Charles Lee (born November 11, 1984) is an American former professional basketball player and associate head coach for the Milwaukee Bucks of the National Basketball Association (NBA). A 6'3" guard from Bucknell University, he spent most of his professional career in Israel and Europe. Lee is married to his college sweetheart Lindsey. She also played basketball at Bucknell.

The 2006 Patriot League Player of the Year, Lee helped guide Bucknell to two straight Patriot League Championships and two straight NCAA tournament second-round appearances. In four seasons with the Bison, he earned First Team All-Patriot League honors twice (2004, 2005) and Second Team All-Patriot League honors once (2003).
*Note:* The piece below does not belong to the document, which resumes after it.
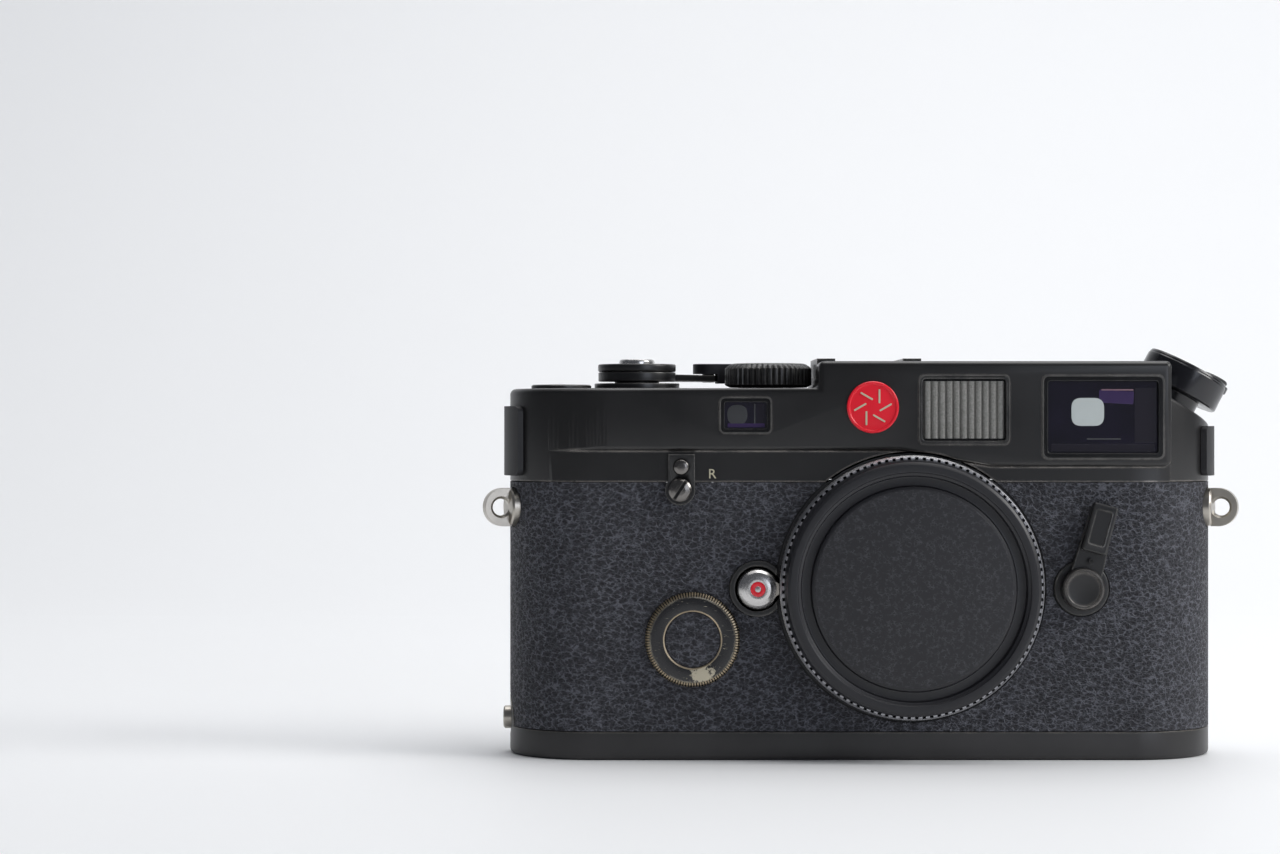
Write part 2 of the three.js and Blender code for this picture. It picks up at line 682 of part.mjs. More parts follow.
LUG_SIDES.forEach(([side, sign]) => {
  const eye = cut(
    join(
      box(69.8, 71.2, -1.1, 1.1, LUG_Z - LUG_R, LUG_Z + LUG_R),
      drum(LUG_R, -1.1, 1.1, 71.2, LUG_Z, 18),
      bar(LUG_R, 67.2, 70.1, 0, LUG_Z, 18),
    ),
    drum(1.65, -3, 3, 71.7, LUG_Z, 14),
  );
  const top = sign < 0 ? 68.3 : 64.4;
  const reach = GUARD_R * Math.sin(THREE.MathUtils.degToRad(GUARD_HALF_DEG));
  const guard = overlap(
    cut(post(GUARD_R, 54.7, top, END_X, 0, 64), post(HALF_DEPTH + GAP, 50, 80, END_X, 0, 64)),
    box(60, 80, -reach, reach, 50, 80),
  );
  add(`strap_lug_${side}`, atLug(eye, sign), CHROME);
  add(`strap_guard_${side}`, atLug(guard, sign), BLACK_PLASTIC);
});

// ---------------------------------------------------------------- advance lever and release

add("advance_hub", turnedUp(
  [[3.8, 69], [4.4, 69], [4.4, DECK_TOP], [8.4, DECK_TOP], [8.4, 72.8], [4.4, 72.8], [4.4, LEVER_TOP],
    [3.8, LEVER_TOP], [3.8, 69]],
  HUB_X, 0,
), BLACK_METAL);
add("advance_hub_cap", turnedUp(
  [[3.8, 75.1], [7.7, 75.1], [7.7, 76.6], [3.8, 76.6], [3.8, 75.1]],
  HUB_X, 0,
), BLACK_METAL);

// Lever ring with a flat arm that reaches towards the back.
function advanceLever() {
  const ring = turnedUp(
    [[0, LEVER_BOTTOM], [7.65, LEVER_BOTTOM], [7.65, LEVER_TOP], [0, LEVER_TOP]],
    HUB_X, 0,
  );
  const arm = new THREE.Shape()
    .moveTo(HUB_X + 3, -6)
    .lineTo(TIP_X + 1.5, TIP_Y - 2.6)
    .absarc(TIP_X, TIP_Y, 3, -1, 2, false)
    .lineTo(HUB_X - 2, 7);
  const pin = post(1.2, LEVER_BOTTOM, 76.4, TIP_X, TIP_Y, 16);
  return cut(join(ring, upright(arm, 73.3, 74.6), pin), post(4.7, 70, 80, HUB_X, 0, 16));
}

add("advance_lever", advanceLever(), BLACK_METAL);

// Thumb tip: it turns on the arm's pin.
function leverTip() {
  const plan = new THREE.Shape()
    .moveTo(TIP_X, TIP_Y - 3.1)
    .quadraticCurveTo(-22, 9.3, -13.4, 10.3)
    .absarc(-12.6, 13, 2.8, -1.9, 1.7, false)
    .quadraticCurveTo(-22, 15.6, TIP_X, TIP_Y + 3.1)
    .absarc(TIP_X, TIP_Y, 3.1, Math.PI / 2, Math.PI * 1.5, false);
  return cut(upright(plan, 73, 76.9, 8), post(1.5, 70, 80, TIP_X, TIP_Y, 16), armSlot());
}

// Room in the tip for the end of the arm, over the tip's swing.
function armSlot() {
  return post(3.5, 72, 74.9, TIP_X, TIP_Y, 16);
}

add("advance_lever_tip", leverTip(), BLACK_PLASTIC);

add("shutter_release_button", turnedUp(
  [[0, 71], [1.2, 71], [1.2, 73.6], [3.5, 73.6], [3.5, 77.2], [3.1, 77.6], [1.5, 77.3],
    [1.1, 75.4], [0, 75.4]],
  HUB_X, 0, 18,
), CHROME);

add("frame_counter_window", turnedUp(
  [[0, 71.3], [4.6, 71.3], [4.6, DECK_TOP], [5.9, DECK_TOP], [5.9, 72.5], [4.8, 72.5],
    [4.4, 72.2], [0, 72.4]],
  COUNTER_X, COUNTER_Y, 18,
), GLASS);
add("frame_counter_disc", turnedUp(
  [[0, 64.5], [1, 64.5], [1, 69.2], [7, 69.2], [7, 69.8], [0, 69.8]],
  COUNTER_X, COUNTER_Y, 18,
), BLACK_METAL);

function speedDial() {
  const grip = upright(knurled(DIAL_R, DIAL_R - 0.6, 40), 72.4, 76, 1).translate(DIAL_X, 0, 0);
  const core = turnedUp(
    [[0, 65], [2, 65], [2, 72], [7.6, 72], [8, 72.5], [7.6, 76.6], [0, 76.6]],
    DIAL_X, 0,
  );
  return join(grip, core);
}

add("shutter_speed_dial", speedDial(), BLACK_METAL);

// ---------------------------------------------------------------- rewind

const rewind = new THREE.Group();
rewind.position.set(SHOULDER_X, 0, SHOULDER_Z);
rewind.rotation.y = KNOB_TILT;
camera.add(rewind);

// Distance down the leaning axis to where it crosses the upright rewind shaft.
const CROSSING = (SHOULDER_X - CASSETTE_X) / Math.sin(KNOB_TILT);
const CROSSING_Z = SHOULDER_Z - CROSSING * Math.cos(KNOB_TILT);
const GEAR_BACK = 1.35;

// Shallow face teeth, cut as radial slots.
function faceSlots(z, x = 0) {
  return [0, 1, 2, 3].map((i) =>
    box(-6, 6, -0.35, 0.35, z - 0.45, z + 0.45).rotateZ((i * Math.PI) / 4).translate(x, 0, 0));
}

// Knob with a channel across its top for the folded crank.
function rewindKnob() {
  const knob = turnedUp(
    [[0, 0.3], [5, 0.3], [5, 2.6], [KNOB_R, 2.6], [KNOB_R, 7.9], [8, 8.36], [0, 8.36]],
  );
  const gearZ = GEAR_BACK - CROSSING;
  const shaft = turnedUp(
    [[0, gearZ], [GEAR_R, gearZ], [GEAR_R, gearZ + 1.4], [2, gearZ + 1.4], [2, 1], [0, 1]], 0, 0, 16,
  );
  const channel = box(-6.6, 12, -2.9, 2.9, 6.4, 10);
  const hingeRoom = box(-6.6, -2.6, -2.9, 2.9, 5.4, 10);
  return cut(join(knob, shaft), channel, hingeRoom, post(3.4, 4.2, 10, 5.6, 0, 16), ...faceSlots(gearZ));
}

add("rewind_knob", rewindKnob(), BLACK_METAL, rewind);

// Folding crank: pivot end, flat arm and a small round grip that sinks into the knob.
function rewindCrank() {
  const arm = upright(roundedRect(15, 5.2, 2.4, 1.2, 0), 6.7, 8.2, 8);
  const grip = turnedUp([[0, 4.6], [2.6, 4.6], [2.6, 9.2], [0, 9.2]], 5.6, 0, 16);
  return join(arm, grip);
}

add("rewind_crank", rewindCrank(), BLACK_METAL, rewind);

// Upright shaft with a face gear above the ceiling and a two-pronged fork in the cassette chamber.
function rewindFork() {
  const top = CROSSING_Z - GEAR_BACK;
  const spindle = turnedUp(
    [[0, 42.5], [3.4, 42.5], [3.4, 48.4], [2.1, 48.4], [2.1, top - 1.2], [GEAR_R, top - 1.2],
      [GEAR_R, top], [0, top]],
    CASSETTE_X, 0, 16,
  );
  const slot = box(CASSETTE_X - 1.1, CASSETTE_X + 1.1, -5, 5, 40, 46.5);
  return cut(spindle, slot, ...faceSlots(top, CASSETTE_X));
}

add("rewind_fork", rewindFork(), DARK_STEEL);

// ---------------------------------------------------------------- film transport and shutter

// Drum with eight teeth at each end, under the advance lever.
function sprocketDrum() {
  const core = turnedUp(
    [[0, 9.5], [6, 9.5], [6, 19], [4.6, 20], [4.6, 40], [6, 41], [6, 48], [2, 48], [2, 66], [0, 66]],
    HUB_X, 0, 16,
  );
  const teeth = [14, 43].flatMap((z) => [0, 1, 2, 3, 4, 5, 6, 7].map((i) =>
    box(5, 6.9, -0.6, 0.6, z - 0.6, z + 0.6).rotateZ((i * Math.PI) / 4).translate(HUB_X, 0, 0)));
  return join(core, ...teeth);
}

add("sprocket_drum", sprocketDrum(), DARK_STEEL);

// Take-up spool with three film slots.
function takeUpSpool() {
  const spool = turnedUp(
    [[0, 7.5], [5.2, 7.5], [5.2, 9], [4.4, 9.5], [4.4, 46], [5.2, 46.5], [5.2, 48.2], [0, 48.2]],
    SPOOL_X, SPOOL_Y, 16,
  );
  const slots = [0, 1, 2].map((i) =>
    box(2, 8, -0.6, 0.6, 20, 36).rotateZ((i * 2 * Math.PI) / 3).translate(SPOOL_X, SPOOL_Y, 0));
  return cut(spool, ...slots);
}

add("take_up_spool", takeUpSpool(), BLACK_PLASTIC);

// Cloth curtain in front of the film gate, between its winding drum and its spring roller.
add("shutter_curtain", box(-11, 29.5, 4, 4.5, 17, 48.4), CURTAIN_CLOTH);
add("curtain_drum", turnedUp(
  [[0, 8], [5, 8], [5, 48.5], [1.2, 48.5], [1.2, 52.6], [0, 52.6]], CURTAIN_X, CURTAIN_Y, 18,
), DARK_STEEL);
add("curtain_roller", post(2.8, 8, 48.5, 33.6, 2.6, 16), DARK_STEEL);

// ---------------------------------------------------------------- back door

function backDoor() {
  const plate = box(DOOR_LEFT, DOOR_RIGHT, DOOR_INNER, HALF_DEPTH - SKIN, DOOR_BOTTOM, DOOR_TOP);
  const knuckles = hingeSpans().map(([x0, x1]) => join(
    bar(1.35, x0, x1, HINGE_Y, HINGE_Z),
    box(x0, x1, DOOR_INNER, HALF_DEPTH - SKIN, DOOR_TOP - 1, HINGE_Z),
  ));
  return cut(join(plate, ...knuckles), bar(0.8, -70, 70, HINGE_Y, HINGE_Z));
}

add("back_door", backDoor(), BLACK_METAL);
add("door_hinge_pin", bar(0.7, DOOR_LEFT + 0.1, DOOR_RIGHT - 0.1, HINGE_Y, HINGE_Z), DARK_STEEL);
add("door_leather", cut(
  box(DOOR_LEFT + 0.2, DOOR_RIGHT - 0.2, HALF_DEPTH - SKIN, HALF_DEPTH, DOOR_BOTTOM + 0.2, DOOR_TOP - 0.6),
  drum(FILM_DIAL_R + 0.3, 10, 20, FILM_DIAL_X, FILM_DIAL_Z, 36),
), LEATHER);
add("film_speed_dial", turnedBack(
  [[0, 16.2], [FILM_DIAL_R, 16.2], [FILM_DIAL_R, 17.7], [9, 17.7], [8.6, 17.3], [0, 17.3]],
  FILM_DIAL_X, FILM_DIAL_Z, 36,
), BLACK_PLASTIC);

// Plate that holds the film flat, on a leaf spring behind it.
add("pressure_plate", join(
  box(LENS_X - 27, LENS_X + 19, FILM_Y + 0.25, FILM_Y + 1.4, LENS_Z - 15, LENS_Z + 15),
  box(LENS_X - 12, LENS_X + 4, FILM_Y + 1.2, FILM_Y + 2.2, LENS_Z - 8, LENS_Z + 8),
), BLACK_METAL);

function plateSpring() {
  const line = new THREE.Shape()
    .moveTo(-16, 4)
    .lineTo(-6, 1.1)
    .lineTo(6, 1.1)
    .lineTo(16, 4)
    .lineTo(16, 4.35)
    .lineTo(6, 1.45)
    .lineTo(-6, 1.45)
    .lineTo(-16, 4.35);
  return upright(line, LENS_Z - 4, LENS_Z + 4).translate(LENS_X - 4, FILM_Y + 1.95, 0);
}

add("pressure_plate_spring", plateSpring(), BRASS);

// ---------------------------------------------------------------- base plate

// Shallow tray with an ear around the catch stud at the left end.
function basePlate() {
  const outer = new THREE.ExtrudeGeometry(stadium(0.8), {
    depth: 8,
    bevelEnabled: true,
    bevelSize: 0.8,
    bevelThickness: 0.8,
    bevelSegments: 1,
    curveSegments: 10,
  }).translate(0, 0, 0.8);
  const tray = overlap(outer, box(-80, 80, -30, 30, 0, BASE_TOP));
  const rim = cut(upright(stadium(), BASE_TOP - 0.2, 12), upright(stadium(1.4), 0, 20));
  const ear = overlap(rim, bar(5.4, -80, -60, 0, STUD_Z - 0.8, 18));
  const hollow = upright(stadium(1.4), 1.4, 20);
  return cut(
    join(cut(tray, hollow), ear, post(9.6, 0.4, 3.4, KEY_X, 0), post(7.6, 0.4, 4.2, TRIPOD_X, 0)),
    bar(3.4, -80, -60, 0, STUD_Z, 18),
    post(KEY_R + 0.3, -1, 2.2, KEY_X, 0),
    post(2.6, -1, 6, KEY_X, 0, 16),
    post(TRIPOD_BUSH_R + GAP, -1, 6, TRIPOD_X, 0),
  );
}

add("base_plate", basePlate(), BLACK_METAL);
add("catch_stud", turnedUp(
  [[0, -4], [1.2, -4], [1.2, -0.5], [2.25, -0.5], [2.25, 2.3], [0, 2.3]], 0, 0, 16,
).rotateY(-Math.PI / 2).translate(-HALF_WIDTH + 1, 0, STUD_Z), CHROME);

// Bush with the tripod thread's bore, flush with the underside.
add("tripod_bush", turnedUp(
  [[3.15, 0], [TRIPOD_BUSH_R, 0], [TRIPOD_BUSH_R, 4.2], [7.4, 4.2], [7.4, 5.2], [3.15, 5.2], [3.15, 0]],
  TRIPOD_X, 0,
), CHROME);

// Lock key: a round plate that turns in the underside, with a latch bar inside the tray.
function lockKey() {
  const plate = post(KEY_R, 0.1, 1.8, KEY_X, 0);
  const finger = cut(post(6.6, -1, 1.3, KEY_X, 0), box(KEY_X - 10, KEY_X + 10, -1.1, 1.1, -2, 3));
  const latch = box(KEY_X - 2, KEY_X + 9, -2, 2, 3.9, 5);
  return join(cut(plate, finger), post(2.3, 1.5, 5, KEY_X, 0, 16), latch);
}

add("base_lock_key", lockKey(), BLACK_METAL);

export default camera;
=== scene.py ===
import json
import math

import bmesh
import bpy
import numpy as np
from mathutils import Matrix, Vector


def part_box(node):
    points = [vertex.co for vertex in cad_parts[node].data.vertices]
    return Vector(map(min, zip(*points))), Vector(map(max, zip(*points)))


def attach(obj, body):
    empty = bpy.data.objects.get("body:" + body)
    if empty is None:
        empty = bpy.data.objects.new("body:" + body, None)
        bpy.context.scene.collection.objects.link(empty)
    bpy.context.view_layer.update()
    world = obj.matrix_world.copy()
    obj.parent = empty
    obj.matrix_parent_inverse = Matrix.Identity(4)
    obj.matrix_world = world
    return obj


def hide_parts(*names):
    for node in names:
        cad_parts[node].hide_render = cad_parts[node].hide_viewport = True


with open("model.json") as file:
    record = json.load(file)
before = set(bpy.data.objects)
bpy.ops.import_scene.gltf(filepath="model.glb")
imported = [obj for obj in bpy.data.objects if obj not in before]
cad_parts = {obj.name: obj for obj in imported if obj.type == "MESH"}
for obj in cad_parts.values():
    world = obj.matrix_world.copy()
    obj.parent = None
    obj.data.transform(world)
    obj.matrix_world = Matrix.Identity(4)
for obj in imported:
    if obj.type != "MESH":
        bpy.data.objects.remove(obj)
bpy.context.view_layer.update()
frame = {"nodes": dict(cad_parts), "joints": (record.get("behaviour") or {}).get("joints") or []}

MM = 0.001
SCENE = bpy.context.scene


# ---- reading the frame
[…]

He finished his career at Bucknell with 1,147 career points (11.0 ppg), 568 rebounds (5.5 rpg) and 167 steals (1.61 spg).

Lee enrolled at Bucknell a year before the school started offering athletic scholarships, and never received anything more than partial financial aid. The New York Times called him "[one of] college basketball's best nonscholarship players". At Bucknell, Lee majored in business.

After graduating in 2006, Lee played with the San Antonio Spurs during the NBA's summer league and pre-season, but he did not make the regular season roster. He has since played for Hapoel Gilboa/Afula in Israel, Verviers-Pepinster in Belgium and MEG Goettingen and Artland Dragons in Germany.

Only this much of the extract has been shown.